Hey, remember The Butterfly Effect? It’s nearly a decade old! We mention this not because we want to make you feel old, but because apparently a decade is long enough to reboot a movie nobody cares about.
The original was essentially Somewhere In Time with the personal tragedy laid on with a trowel. Ashton Kutcher’s character wasn’t just molested, he was forced to star in kiddie porn by Eric Stoltz. He doesn’t just have an abusive father, he has a father who tries to strangle him to death before being killed by guards. It’s a dark movie but at the same time it’s kind of ridiculous, because it wants a PG-13 and frankly Ashton Kutcher just isn’t credible as a human being who’s suffered all this misfortune, and the screenwriters have no sense of the absurd; an alternate ending features the hero traveling back to his birth and aborting himself. Also there’s a scene where he wakes up with no hands which should not be funny, but is:
Anyway, it made $96 million on a $13 million budget, so the original screenwriter and director is back to try and repeat that performance with, we don’t know, Ted from How I Met Your Mother or something.

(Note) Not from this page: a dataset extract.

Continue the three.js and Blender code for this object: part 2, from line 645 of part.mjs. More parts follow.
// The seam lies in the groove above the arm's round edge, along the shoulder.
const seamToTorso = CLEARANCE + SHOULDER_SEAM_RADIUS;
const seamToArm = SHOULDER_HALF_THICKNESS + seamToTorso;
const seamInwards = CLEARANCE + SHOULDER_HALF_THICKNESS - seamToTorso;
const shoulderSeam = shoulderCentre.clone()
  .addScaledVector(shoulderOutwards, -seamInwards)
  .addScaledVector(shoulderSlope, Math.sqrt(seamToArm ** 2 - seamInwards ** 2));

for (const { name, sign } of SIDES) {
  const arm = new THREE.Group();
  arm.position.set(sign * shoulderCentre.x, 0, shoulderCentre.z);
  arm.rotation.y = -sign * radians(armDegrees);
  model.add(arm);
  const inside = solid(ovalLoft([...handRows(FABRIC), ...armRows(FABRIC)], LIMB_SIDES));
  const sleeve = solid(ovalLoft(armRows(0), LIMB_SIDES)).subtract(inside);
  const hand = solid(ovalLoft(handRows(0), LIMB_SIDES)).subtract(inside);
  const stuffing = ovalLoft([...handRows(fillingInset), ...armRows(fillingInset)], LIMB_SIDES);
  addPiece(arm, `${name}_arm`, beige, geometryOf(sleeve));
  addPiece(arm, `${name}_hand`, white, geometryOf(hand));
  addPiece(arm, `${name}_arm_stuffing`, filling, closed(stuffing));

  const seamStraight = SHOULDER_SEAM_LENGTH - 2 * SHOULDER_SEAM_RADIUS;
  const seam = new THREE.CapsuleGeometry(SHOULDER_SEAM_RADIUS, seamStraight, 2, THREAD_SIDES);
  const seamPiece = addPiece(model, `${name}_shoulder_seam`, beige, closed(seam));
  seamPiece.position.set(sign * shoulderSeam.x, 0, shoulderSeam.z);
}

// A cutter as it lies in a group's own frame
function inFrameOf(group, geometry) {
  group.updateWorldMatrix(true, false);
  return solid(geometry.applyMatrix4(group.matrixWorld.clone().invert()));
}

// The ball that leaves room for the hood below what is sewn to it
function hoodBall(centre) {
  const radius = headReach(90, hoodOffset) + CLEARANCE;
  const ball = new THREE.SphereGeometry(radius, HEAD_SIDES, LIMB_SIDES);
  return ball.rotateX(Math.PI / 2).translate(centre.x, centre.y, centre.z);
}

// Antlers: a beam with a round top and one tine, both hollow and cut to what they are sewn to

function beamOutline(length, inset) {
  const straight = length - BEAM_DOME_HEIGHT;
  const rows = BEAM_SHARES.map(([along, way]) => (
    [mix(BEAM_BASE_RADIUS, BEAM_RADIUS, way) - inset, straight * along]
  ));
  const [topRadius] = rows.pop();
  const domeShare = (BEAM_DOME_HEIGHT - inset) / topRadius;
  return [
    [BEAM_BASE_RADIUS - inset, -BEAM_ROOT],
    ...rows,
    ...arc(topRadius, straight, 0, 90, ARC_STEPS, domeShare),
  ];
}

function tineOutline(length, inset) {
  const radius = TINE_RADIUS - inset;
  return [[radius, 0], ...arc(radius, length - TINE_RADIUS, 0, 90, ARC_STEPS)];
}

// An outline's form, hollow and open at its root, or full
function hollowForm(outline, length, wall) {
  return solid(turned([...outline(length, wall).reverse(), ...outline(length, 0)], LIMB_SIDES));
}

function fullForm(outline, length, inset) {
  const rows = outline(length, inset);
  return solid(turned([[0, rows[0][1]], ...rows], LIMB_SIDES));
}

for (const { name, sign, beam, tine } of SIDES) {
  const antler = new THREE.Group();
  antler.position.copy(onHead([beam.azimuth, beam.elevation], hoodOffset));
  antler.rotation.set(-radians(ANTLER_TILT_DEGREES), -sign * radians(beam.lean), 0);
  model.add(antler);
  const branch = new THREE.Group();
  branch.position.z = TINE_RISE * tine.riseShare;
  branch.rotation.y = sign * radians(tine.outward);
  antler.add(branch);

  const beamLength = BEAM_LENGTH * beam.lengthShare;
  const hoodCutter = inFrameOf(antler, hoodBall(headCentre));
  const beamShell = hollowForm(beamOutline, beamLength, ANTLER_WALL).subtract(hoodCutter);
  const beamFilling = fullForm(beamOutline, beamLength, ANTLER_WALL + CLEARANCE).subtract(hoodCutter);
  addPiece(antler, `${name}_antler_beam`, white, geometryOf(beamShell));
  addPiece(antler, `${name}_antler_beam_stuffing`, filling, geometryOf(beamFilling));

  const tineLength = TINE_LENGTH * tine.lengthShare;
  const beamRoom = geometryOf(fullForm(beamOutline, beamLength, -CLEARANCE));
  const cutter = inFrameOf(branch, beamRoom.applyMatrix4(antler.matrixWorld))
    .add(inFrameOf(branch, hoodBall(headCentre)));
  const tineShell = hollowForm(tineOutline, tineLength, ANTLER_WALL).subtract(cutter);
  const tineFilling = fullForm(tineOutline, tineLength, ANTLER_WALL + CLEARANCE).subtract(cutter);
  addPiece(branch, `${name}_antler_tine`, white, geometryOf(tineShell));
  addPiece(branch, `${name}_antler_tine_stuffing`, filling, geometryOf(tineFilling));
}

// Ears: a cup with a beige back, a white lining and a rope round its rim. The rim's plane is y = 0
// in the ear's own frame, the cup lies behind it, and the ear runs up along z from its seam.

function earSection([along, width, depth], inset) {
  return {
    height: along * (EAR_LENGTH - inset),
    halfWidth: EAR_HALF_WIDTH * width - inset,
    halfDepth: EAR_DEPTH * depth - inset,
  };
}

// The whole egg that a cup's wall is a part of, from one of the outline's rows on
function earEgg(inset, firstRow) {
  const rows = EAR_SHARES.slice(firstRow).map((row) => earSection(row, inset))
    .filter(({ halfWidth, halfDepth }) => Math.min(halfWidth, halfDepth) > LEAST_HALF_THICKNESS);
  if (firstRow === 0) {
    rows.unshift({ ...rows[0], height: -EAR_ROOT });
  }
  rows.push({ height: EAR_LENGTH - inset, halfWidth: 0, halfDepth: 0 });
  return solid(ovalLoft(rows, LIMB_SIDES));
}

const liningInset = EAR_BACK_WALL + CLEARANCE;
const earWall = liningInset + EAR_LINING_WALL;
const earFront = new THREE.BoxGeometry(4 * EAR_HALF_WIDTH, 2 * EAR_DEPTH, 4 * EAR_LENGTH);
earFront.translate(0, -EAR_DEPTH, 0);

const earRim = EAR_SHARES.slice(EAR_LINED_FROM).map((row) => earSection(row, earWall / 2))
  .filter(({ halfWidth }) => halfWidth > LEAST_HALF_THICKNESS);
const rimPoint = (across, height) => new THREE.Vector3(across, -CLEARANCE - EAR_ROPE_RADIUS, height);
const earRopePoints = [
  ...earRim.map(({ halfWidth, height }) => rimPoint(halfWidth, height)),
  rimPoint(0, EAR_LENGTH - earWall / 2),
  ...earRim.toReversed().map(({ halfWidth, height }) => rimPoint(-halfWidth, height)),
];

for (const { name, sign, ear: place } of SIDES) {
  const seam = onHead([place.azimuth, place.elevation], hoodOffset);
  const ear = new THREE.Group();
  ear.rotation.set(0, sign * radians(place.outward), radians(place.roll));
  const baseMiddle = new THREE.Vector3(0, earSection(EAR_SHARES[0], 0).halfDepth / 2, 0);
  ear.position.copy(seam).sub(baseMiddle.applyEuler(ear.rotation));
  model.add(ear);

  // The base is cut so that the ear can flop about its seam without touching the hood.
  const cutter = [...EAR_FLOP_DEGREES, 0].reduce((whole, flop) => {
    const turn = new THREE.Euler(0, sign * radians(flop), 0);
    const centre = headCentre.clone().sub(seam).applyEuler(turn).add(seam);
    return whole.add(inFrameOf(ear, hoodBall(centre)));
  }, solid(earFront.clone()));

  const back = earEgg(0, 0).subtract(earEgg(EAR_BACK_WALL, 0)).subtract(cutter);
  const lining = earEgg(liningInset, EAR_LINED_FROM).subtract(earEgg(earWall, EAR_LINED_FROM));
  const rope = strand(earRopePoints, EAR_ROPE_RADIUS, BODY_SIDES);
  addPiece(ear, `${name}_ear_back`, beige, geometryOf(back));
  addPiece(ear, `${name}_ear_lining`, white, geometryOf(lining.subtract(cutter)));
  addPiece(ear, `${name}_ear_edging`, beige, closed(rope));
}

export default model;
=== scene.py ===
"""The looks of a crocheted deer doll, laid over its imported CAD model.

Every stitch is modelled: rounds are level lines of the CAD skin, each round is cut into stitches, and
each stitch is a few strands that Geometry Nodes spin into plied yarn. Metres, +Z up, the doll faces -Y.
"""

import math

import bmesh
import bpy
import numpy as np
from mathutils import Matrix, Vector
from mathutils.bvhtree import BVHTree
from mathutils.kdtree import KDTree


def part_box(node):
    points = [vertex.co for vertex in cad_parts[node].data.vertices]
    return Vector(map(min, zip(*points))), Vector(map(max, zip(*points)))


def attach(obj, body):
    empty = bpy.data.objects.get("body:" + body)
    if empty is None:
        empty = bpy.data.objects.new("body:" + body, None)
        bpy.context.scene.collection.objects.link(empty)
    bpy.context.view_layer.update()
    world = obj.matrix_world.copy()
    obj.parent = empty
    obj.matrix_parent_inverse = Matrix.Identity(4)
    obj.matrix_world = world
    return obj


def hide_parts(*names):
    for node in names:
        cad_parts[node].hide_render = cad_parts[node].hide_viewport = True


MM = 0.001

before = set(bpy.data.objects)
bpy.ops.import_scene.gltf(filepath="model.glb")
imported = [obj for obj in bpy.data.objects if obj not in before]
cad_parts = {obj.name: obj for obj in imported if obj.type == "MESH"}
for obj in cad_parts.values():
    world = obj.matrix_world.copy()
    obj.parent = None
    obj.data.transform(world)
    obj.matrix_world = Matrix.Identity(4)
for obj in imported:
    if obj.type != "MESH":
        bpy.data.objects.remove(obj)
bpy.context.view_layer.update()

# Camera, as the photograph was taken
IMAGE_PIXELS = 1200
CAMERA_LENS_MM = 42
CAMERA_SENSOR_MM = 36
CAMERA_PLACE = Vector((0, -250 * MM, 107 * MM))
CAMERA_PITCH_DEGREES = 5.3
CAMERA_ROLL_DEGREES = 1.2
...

We’ve got to ask, just how much longer is Hollywood going to keep scraping this barrel? Some remakes kind of make sense, but lately it just seems to be that producers go to the $5 bin, sort through, and choose something to remake. Jacob’s Ladder? Eh, why not, it’s for sale at Best Buy so people have seen it, right? Videodrome? Hey, “Long Live The New Flesh” would make a killer tagline, amirite?

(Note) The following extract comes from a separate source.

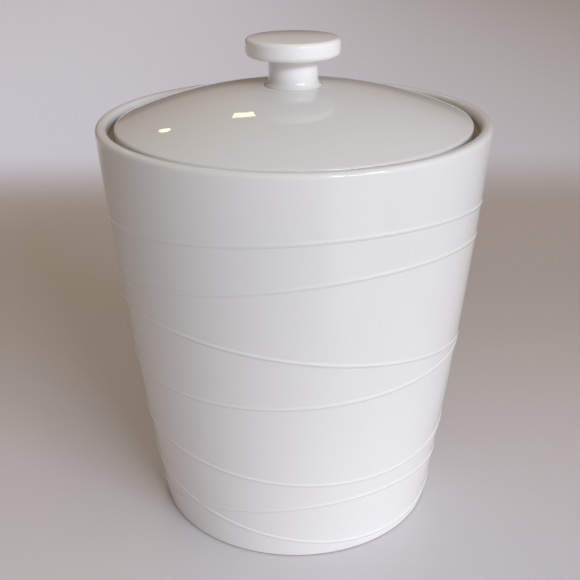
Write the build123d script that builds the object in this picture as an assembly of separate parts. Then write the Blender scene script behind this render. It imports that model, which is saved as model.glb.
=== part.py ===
from build123d import *
import os
from math import atan, degrees, sqrt

# Jar, outside
rim_radius = 85.0
base_radius = 65.6
body_height = 184.5
belly = 1.75
base_round = 1.1

# Jar, wall and floor
wall = 4.5
rim_wall = 5.1
rim_round = 2.1
floor_thickness = 6.0
floor_round = 12.0

# Foot ring that the jar stands on
foot_width = 4.6
foot_recess = 2.2
foot_round = 0.9

# Ledge inside the rim that carries the lid
seat_depth = 6.0
seat_width = 4.5
lip_thickness = 4.0
lip_slope_height = 7.0
lip_round = 1.2
under_lip_round = 6.0

# Raised lines that wander round the wall. The heights are shares of the wall, so the lines
# spread with it. Directions are degrees from the front, turning towards the right.
line_width = 1.5
line_proud = 0.5
line_root = 1.5
raised_lines = [
    # height share, tilt, tilt towards, bend, bend towards
    (0.795, 11.2, 10, 1.5, 51),
    (0.686, 14.6, 34, 1.1, 38),
    (0.511, 17.7, -38, 2.0, 96),
    (0.453, 2.7, 88, 0.6, 44),
    (0.263, 6.4, -146, 0.9, 127),
    (0.110, 14.6, -134, 0.7, 118),
    (0.093, 13.0, 35, 1.8, 19),
]
# The skin that the lines are cut from has its seam here, where no two lines cross
skin_seam = 145

# Lid
lid_gap = 3.0
lid_drop = 1.0
lid_wall = 4.5
dome_rise = 15.3
lid_edge_round = 1.2
lid_foot_round = 0.8

# Ring under the lid that drops into the mouth
ring_play = 1.7
ring_drop = 9.0
ring_wall = 4.2
ring_round = 1.6
ring_root_round = 4.0

# Knob. The rounds of the grip are shares of the height of its edge, so they always fit.
knob_radius = 20.2
knob_thickness = 8.4
knob_crown = 0.9
knob_top_share = 0.25
knob_under_share = 0.3
stem_radius = 10.5
stem_height = 12.1
stem_foot_flare = 2.1
stem_foot_rise = 3.0
stem_foot_edge = 0.2
stem_neck_round = 1.2
knob_hollow_radius = 5.0
knob_hollow_depth = 14.5

# Sizes that follow
rim_inner_radius = rim_radius - rim_wall
seat_z = body_height - seat_depth
lid_radius = rim_inner_radius - lid_gap
seat_radius = lid_radius - seat_width
lip_under_z = seat_z - lip_thickness
lip_slope_z = lip_under_z - lip_slope_height
ring_radius = seat_radius - ring_play
ring_inner_radius = ring_radius - ring_wall
stem_foot_radius = stem_radius + stem_foot_flare
dome_top = body_height - lid_drop + dome_rise
dome_radius = (lid_radius ** 2 + dome_rise ** 2) / (2 * dome_rise)
knob_edge = knob_thickness - knob_crown


def side_radius(z, outward=0.0):
    """Radius of the bellied side at a height, grown outward."""
    share = z / body_height
    straight = base_radius + (rim_radius - base_radius) * share
    return straight + 4 * belly * share * (1 - share) + outward


def side_arc(z_start, z_end, outward=0.0):
    """The side's curve between two heights, as one arc."""
    heights = (z_start, (z_start + z_end) / 2, z_end)
    return ThreePointArc(*[(side_radius(z, outward), z) for z in heights])


def dome_z(radius, sunk=0.0):
    """Height of the lid's dome at a radius, or of the dome sunk by a wall's thickness."""
    return dome_top - dome_radius + sqrt((dome_radius - sunk) ** 2 - radius ** 2)


def dome_arc(r_start, r_end, sunk=0.0):
    """The dome's curve between two radii, as one arc."""
    radii = (r_start, (r_start + r_end) / 2, r_end)
    return ThreePointArc(*[(r, dome_z(r, sunk)) for r in radii])


def turned(outline, rounds=()):
    """A solid turned about the upright axis from an outline of radius and height."""
    section = make_face(outline)
    for corner, radius in rounds:
        nearest = section.vertices().sort_by_distance(corner)[0]
        section = fillet(nearest, radius)
    return revolve(Plane.XZ * section, Axis.Z)


def runs(*points):
    """Straight edges through points, in order."""
    return [Line(a, b) for a, b in zip(points, points[1:])]


def line_sheet(height, tilt, towards, bend, bend_towards):
    """A thin sheet through the jar, tilted and slightly bent, which a raised line follows."""
    near = side_radius(height)
    reach = 1.3 * rim_radius
    lift = bend * (2 * (reach / near) ** 2 - 1)
    half = line_width / 2
    upper = ThreePointArc((-reach, lift + half), (0, half - bend), (reach, lift + half))
    lower = ThreePointArc((-reach, lift - half), (0, -half - bend), (reach, lift - half))
    ends = [Line((x, lift - half), (x, lift + half)) for x in (-reach, reach)]
    sheet = extrude(Plane.XZ * make_face([upper, lower] + ends), reach, both=True)
    sheet = Rot(Z=bend_towards - towards) * sheet
    sheet = Rot(Y=-degrees(atan(tilt / near))) * sheet
    return Pos(Z=height) * Rot(Z=towards - 90) * sheet


def line_sleeve():
    """The thin skin round the wall that the raised lines are cut from."""
    skin = turned(
        [side_arc(0, body_height, line_proud)]
        + runs((side_radius(body_height, line_proud), body_height),
               (side_radius(body_height, -line_root), body_height))
        + [side_arc(0, body_height, -line_root)]
        + runs((side_radius(0, -line_root), 0), (side_radius(0, line_proud), 0))
    )
    return Rot(Z=skin_seam - 90) * skin


def make_raised_lines():
    """Beads rooted in the wall, with lines that cross made as one bead."""
    sheets = Part() + [
        line_sheet(share * body_height, *course) for share, *course in raised_lines
    ]
    return (line_sleeve() & sheets).solids()


def make_jar():
    """Bellied wall, floor, foot ring and the ledge for the lid, with the raised lines."""
    foot_outer = base_radius
    foot_inner = base_radius - base_round - foot_width
    outline = (
        [side_arc(0, body_height)]
        + runs(
            (rim_radius, body_height),
            (rim_inner_radius, body_height),
            (rim_inner_radius, seat_z),
            (seat_radius, seat_z),
            (seat_radius, lip_under_z),
            (side_radius(lip_slope_z, -wall), lip_slope_z),
        )
        + [side_arc(floor_thickness, lip_slope_z, -wall)]
        + runs(
            (side_radius(floor_thickness, -wall), floor_thickness),
            (0, floor_thickness),
            (0, foot_recess),
            (foot_inner, foot_recess),
            (foot_inner, 0),
            (foot_outer, 0),
        )
    )
    rounds = [
        ((rim_radius, body_height), rim_round),
        ((rim_inner_radius, body_height), rim_round),
        ((rim_inner_radius, seat_z), lip_round),
        ((seat_radius, seat_z), lip_round),
        ((seat_radius, lip_under_z), lip_round),
        ((side_radius(lip_slope_z, -wall), lip_slope_z), under_lip_round),
        ((side_radius(floor_thickness, -wall), floor_thickness), floor_round),
        ((foot_inner, foot_recess), foot_round),
        ((foot_inner, 0), foot_round),
        ((foot_outer, 0), base_round),
    ]
    jar = turned(outline, rounds)
    for bead in make_raised_lines():
        jar = jar + bead
    return jar


def make_lid():
    """Shallow dome with a rounded edge, a ring under it and a flat pad for the knob."""
    pad_z = dome_z(stem_foot_radius)
    ring_foot_z = seat_z - ring_drop
    outline = (
        [dome_arc(stem_foot_radius, lid_radius)]
        + runs(
            (lid_radius, dome_z(lid_radius)),
            (lid_radius, seat_z),
            (ring_radius, seat_z),
            (ring_radius, ring_foot_z),
            (ring_inner_radius, ring_foot_z),
            (ring_inner_radius, dome_z(ring_inner_radius, lid_wall)),
        )
        + [dome_arc(knob_hollow_radius, ring_inner_radius, lid_wall)]
        + runs(
            (knob_hollow_radius, dome_z(knob_hollow_radius, lid_wall)),
            (knob_hollow_radius, pad_z),
            (stem_foot_radius, pad_z),
        )
    )
    rounds = [
        ((lid_radius, dome_z(lid_radius)), lid_edge_round),
        ((lid_radius, seat_z), lid_foot_round),
        ((ring_radius, seat_z), lid_foot_round),
        ((ring_radius, ring_foot_z), ring_round),
        ((ring_inner_radius, ring_foot_z), ring_round),
        ((ring_inner_radius, dome_z(ring_inner_radius, lid_wall)), ring_root_round),
    ]
    return turned(outline, rounds)


def make_knob():
    """Flat round grip on a stem that flares where it meets the lid, hollow up the middle."""
    foot_z = dome_z(stem_foot_radius)
    under_z = foot_z + stem_height
    top_z = under_z + knob_thickness
    hollow_z = foot_z + knob_hollow_depth
    flare_top = (stem_radius, foot_z + stem_foot_edge + stem_foot_rise)
    flare_foot = (stem_foot_radius, foot_z + stem_foot_edge)
    flare = TangentArc(flare_top, flare_foot, tangent=(0, -1))
    crown = ThreePointArc(
        (0, top_z),
        (knob_radius / 2, top_z - knob_crown / 4),
        (knob_radius, top_z - knob_crown),
    )
    hollow_end = ThreePointArc(
        (0, hollow_z),
        (knob_hollow_radius * sqrt(0.5), hollow_z - knob_hollow_radius * (1 - sqrt(0.5))),
        (knob_hollow_radius, hollow_z - knob_hollow_radius),
    )
    outline = (
        [crown]
        + runs(
            (knob_radius, top_z - knob_crown),
            (knob_radius, under_z),
            (stem_radius, under_z),
            flare_top,
        )
        + [flare]
        + runs(
            flare_foot,
            (stem_foot_radius, foot_z),
            (knob_hollow_radius, foot_z),
            (knob_hollow_radius, hollow_z - knob_hollow_radius),
        )
        + [hollow_end]
        + runs((0, hollow_z), (0, top_z))
    )
    rounds = [
        ((knob_radius, top_z - knob_crown), knob_top_share * knob_edge),
        ((knob_radius, under_z), knob_under_share * knob_edge),
        ((stem_radius, under_z), stem_neck_round),
    ]
    return turned(outline, rounds)


os.makedirs("parts", exist_ok=True)
pieces = {"jar": make_jar(), "lid": make_lid(), "knob": make_knob()}
for name, piece in pieces.items():
    export_step(piece, f"parts/{name}.step")
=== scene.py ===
from math import atan2, cos, hypot, pi, radians, sin, sqrt, tan

import bmesh
import bpy
from bpy.props import FloatProperty, FloatVectorProperty, IntProperty, PointerProperty
from mathutils import Matrix, Vector


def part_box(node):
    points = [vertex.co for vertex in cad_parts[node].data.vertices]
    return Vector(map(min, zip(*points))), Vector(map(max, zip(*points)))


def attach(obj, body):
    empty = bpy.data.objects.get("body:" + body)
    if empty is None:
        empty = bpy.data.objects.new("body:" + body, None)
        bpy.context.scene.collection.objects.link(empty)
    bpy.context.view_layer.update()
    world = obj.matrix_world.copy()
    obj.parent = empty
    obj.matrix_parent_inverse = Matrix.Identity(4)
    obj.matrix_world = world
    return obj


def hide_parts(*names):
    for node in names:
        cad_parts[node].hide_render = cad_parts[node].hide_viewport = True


bl_info = {
    "name": "Ceramic Canister",
    "version": (1, 0, 0),
    "blender": (4, 5, 0),
    "location": "3D View > Sidebar > Canister",
    "description": "Makes a glazed canister with raised lines, its lid and its knob",
    "category": "Object",
}

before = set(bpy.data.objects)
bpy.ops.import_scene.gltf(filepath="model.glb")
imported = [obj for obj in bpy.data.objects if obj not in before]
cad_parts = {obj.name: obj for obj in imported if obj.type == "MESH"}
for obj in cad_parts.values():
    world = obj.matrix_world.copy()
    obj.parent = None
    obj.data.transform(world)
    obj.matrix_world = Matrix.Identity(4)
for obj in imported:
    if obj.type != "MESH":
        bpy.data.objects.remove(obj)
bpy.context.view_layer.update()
jar_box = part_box("jar")
lid_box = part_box("lid")
knob_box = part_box("knob")

MM = 0.001

# Courses of the raised lines round the wall: height as a share of the wall, tilt and the
# direction it rises towards, bend and its direction. Millimetres, and degrees from the front
# turning towards the right.
RAISED_LINES = [
    (0.795, 11.2, 10, 1.5, 51),
    (0.686, 14.6, 34, 1.1, 38),
    (0.511, 17.7, -38, 2.0, 96),
    (0.453, 2.7, 88, 0.6, 44),
    (0.263, 6.4, -146, 0.9, 127),
    (0.110, 14.6, -134, 0.7, 118),
    (0.093, 13.0, 35, 1.8, 19),
]

# Direction in which the raised lines stand out most, in degrees from the front towards the
# right, and half the share of their height that they lose on the other side.
LINE_FULLEST = 25
LINE_FADE = 0.14

# Longest edge in the outline of each turned piece.
JAR_EDGE = 5.0 * MM
LID_EDGE = 3.0 * MM
KNOB_EDGE = 2.5 * MM

# Heights between which the white of the glaze changes. On the jar and its raised lines a lighter
# white low down, painted light that stands in for light thrown up from the floor, turns into the
# plain white higher up; on the knob, counted from its foot, the lid's white turns into the knob's
# lighter white, also painted light.
PAINTED_BOUNCE_LIGHT = (-20.0 * MM, 160.0 * MM)
KNOB_PAINTED_LIGHT = (1.0 * MM, 7.0 * MM)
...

Ah well. At least there are no plans to remake Plan 9 From Outer Space. Oh wait: There are.
Can it even be called a reboot when its the same writer and director? Sounds to me more like a timeloop.
I’m at a point where I’m as sick of complaining about reboots getting made as I am of actual reboots. It’s getting ridiculous.

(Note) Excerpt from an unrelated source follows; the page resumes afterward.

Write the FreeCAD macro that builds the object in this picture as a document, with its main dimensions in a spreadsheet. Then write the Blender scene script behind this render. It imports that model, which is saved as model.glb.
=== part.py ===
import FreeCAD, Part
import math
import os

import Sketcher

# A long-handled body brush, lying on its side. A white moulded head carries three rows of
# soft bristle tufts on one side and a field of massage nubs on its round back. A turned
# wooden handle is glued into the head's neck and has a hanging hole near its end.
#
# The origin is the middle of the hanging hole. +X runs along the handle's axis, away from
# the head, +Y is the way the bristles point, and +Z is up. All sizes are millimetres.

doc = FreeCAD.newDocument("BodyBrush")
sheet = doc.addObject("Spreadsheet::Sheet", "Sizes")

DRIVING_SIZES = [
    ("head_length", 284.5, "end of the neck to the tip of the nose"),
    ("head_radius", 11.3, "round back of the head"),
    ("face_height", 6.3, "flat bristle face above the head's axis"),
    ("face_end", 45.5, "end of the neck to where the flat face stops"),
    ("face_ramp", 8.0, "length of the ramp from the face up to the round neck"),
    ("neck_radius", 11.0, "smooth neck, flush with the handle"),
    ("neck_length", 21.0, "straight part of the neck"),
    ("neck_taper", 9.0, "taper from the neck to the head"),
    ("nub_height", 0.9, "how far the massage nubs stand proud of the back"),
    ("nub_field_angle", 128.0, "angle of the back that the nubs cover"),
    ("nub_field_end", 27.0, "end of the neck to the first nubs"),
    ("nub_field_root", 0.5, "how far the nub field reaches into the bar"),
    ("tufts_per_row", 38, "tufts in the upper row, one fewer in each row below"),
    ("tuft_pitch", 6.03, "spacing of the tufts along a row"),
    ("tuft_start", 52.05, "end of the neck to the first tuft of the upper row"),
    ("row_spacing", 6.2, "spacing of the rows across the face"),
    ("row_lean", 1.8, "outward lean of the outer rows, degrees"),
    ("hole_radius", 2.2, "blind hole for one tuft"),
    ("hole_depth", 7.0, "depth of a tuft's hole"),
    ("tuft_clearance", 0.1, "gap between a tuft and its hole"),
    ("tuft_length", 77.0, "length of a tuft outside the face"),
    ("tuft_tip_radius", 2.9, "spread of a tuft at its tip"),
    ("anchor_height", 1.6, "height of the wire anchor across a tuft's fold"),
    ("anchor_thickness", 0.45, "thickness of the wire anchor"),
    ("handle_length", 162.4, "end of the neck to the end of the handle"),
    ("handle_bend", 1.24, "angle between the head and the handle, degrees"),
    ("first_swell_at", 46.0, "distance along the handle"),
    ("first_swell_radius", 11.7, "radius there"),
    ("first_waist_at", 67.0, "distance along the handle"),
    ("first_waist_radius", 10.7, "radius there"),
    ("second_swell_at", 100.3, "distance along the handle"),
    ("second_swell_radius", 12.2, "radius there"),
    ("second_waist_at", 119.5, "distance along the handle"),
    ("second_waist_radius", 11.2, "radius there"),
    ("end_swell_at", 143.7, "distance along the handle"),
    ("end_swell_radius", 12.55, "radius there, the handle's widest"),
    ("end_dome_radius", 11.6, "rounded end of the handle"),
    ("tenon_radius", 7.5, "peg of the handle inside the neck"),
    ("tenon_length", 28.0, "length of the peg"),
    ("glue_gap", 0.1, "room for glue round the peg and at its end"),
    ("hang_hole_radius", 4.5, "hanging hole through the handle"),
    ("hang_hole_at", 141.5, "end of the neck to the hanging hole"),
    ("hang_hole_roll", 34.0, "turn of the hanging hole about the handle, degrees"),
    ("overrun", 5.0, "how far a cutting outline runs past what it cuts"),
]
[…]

I hope it starts a wave of remakes of other Ashton Kutcher movies, only starring actors audiences would like to see instead of Ashton Kutcher.
Only when they inevitably get to the Just Married remake, I still want it to co-star Brittany Murphy, logic and reason be damned.
So basically you want a remake of “Simone” inside a remake of “Just Married”. You want a Remakeception.
Yes! Two for one. It may be too much remake for one movie to handle so – if we’re lucky – it will cause the concept of needless remakes to collapse into themselves like a dying star.
Damn you, Dan, for making Remakeception a word I now know.
Well, I thought you meant starring the corpse, which sounded unpleasant. The Remakeceptionkakke sounds much better.
If we’re quick about it, we can remake Wonder Woman and The Flash before they even come out.
^^ Totally gets it.
I’m fine with this. Yes, the first film miscast Ashton Kutcher and had some unintentionally funny moments but when I saw it alone years ago I was crying like a baby by the end. I was completely shaken by the story it was trying to tell to the point that I forgave its many faults. For everyone else I suppose it was just another crap movie, but my younger self saw the message was to accept and let go of my past instead of letting it consume me & constantly wishing I could change it.
I suppose all I’m saying is in the proper hands this could be remade into a powerful film.
If the original made you cry like a baby then making it into a powerful film might kill you.
where’s my Dude, Where’s My Car? reboot?
I know I saw this movie but everything mentioned here? Don’t remember it one bit. It must have been just that good.
That 30 sec clip had me laughing the whole time. It makes me remember the movie as a comedy
If they are going to remake something, remake the crappy ones. I’ll take this everyday of the week and twice on Sundays over things like the aborted plan remake of Casablanca starring Bennifer.